Performance and results – Monte‑Carlo simulations (CORSIKA, version 6.2040) at an observation altitude of 1275 m show that a 50 TeV iron nucleus interacting 25 km above ground produces a compact DC flash (≈0.05° angular width, ≈1 ns duration) that is offset by ~0.2° and ~2 ns from the broader EAS light (0.2–2.0°). With TrICE’s 0.086° pixels, the DC component occupies multiple pixels with up to 89 % DC purity, compared to only ~57 % in a conventional IACT pixel. In situ data collected at Argonne National Laboratory confirm the expected trigger rates (0.01–0.1 Hz) and demonstrate well‑resolved shower images consistent with the simulated angular and temporal separation.
Scientific impact – By achieving an angular resolution roughly half that of standard IACTs and providing a built‑in timing offset, TrICE dramatically reduces contamination of the DC signal by EAS photons.

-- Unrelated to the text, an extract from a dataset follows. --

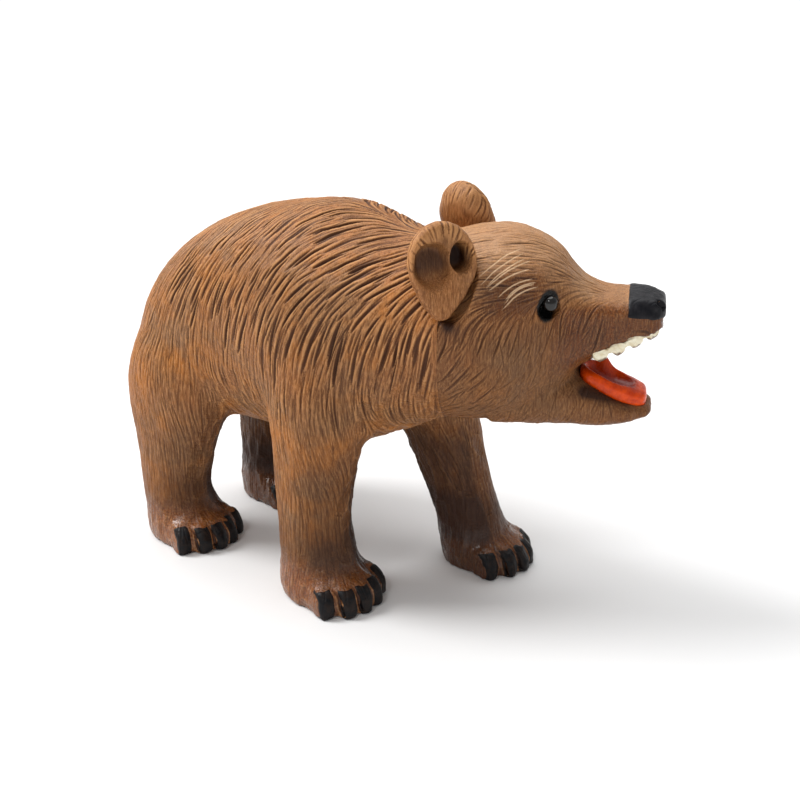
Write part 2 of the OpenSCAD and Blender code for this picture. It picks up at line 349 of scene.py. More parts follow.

This enables a charge measurement that depends only weakly on hadronic interaction models, addressing a long‑standing limitation of ground‑based composition studies. The experiment serves as a test‑bed for MAPMT‑based cameras, dual‑optical triggering, and precise mirror alignment techniques that could be scaled to larger arrays.
Limitations and future work – The current effective mirror area (6.4 m²) yields modest event statistics at the highest energies, so expanding the collection area or deploying multiple units will be necessary for precise composition measurements in the PeV regime. Further development is needed for real‑time gain calibration, dynamic NSB compensation, and refined timing calibration to fully exploit the ≈2 ns DC/EAS separation. Nonetheless, TrICE demonstrates that high‑resolution, dual‑path Cherenkov imaging is a viable strategy for ground‑based cosmic‑ray charge determination, opening a new avenue for studying the composition of ultra‑high‑energy cosmic rays.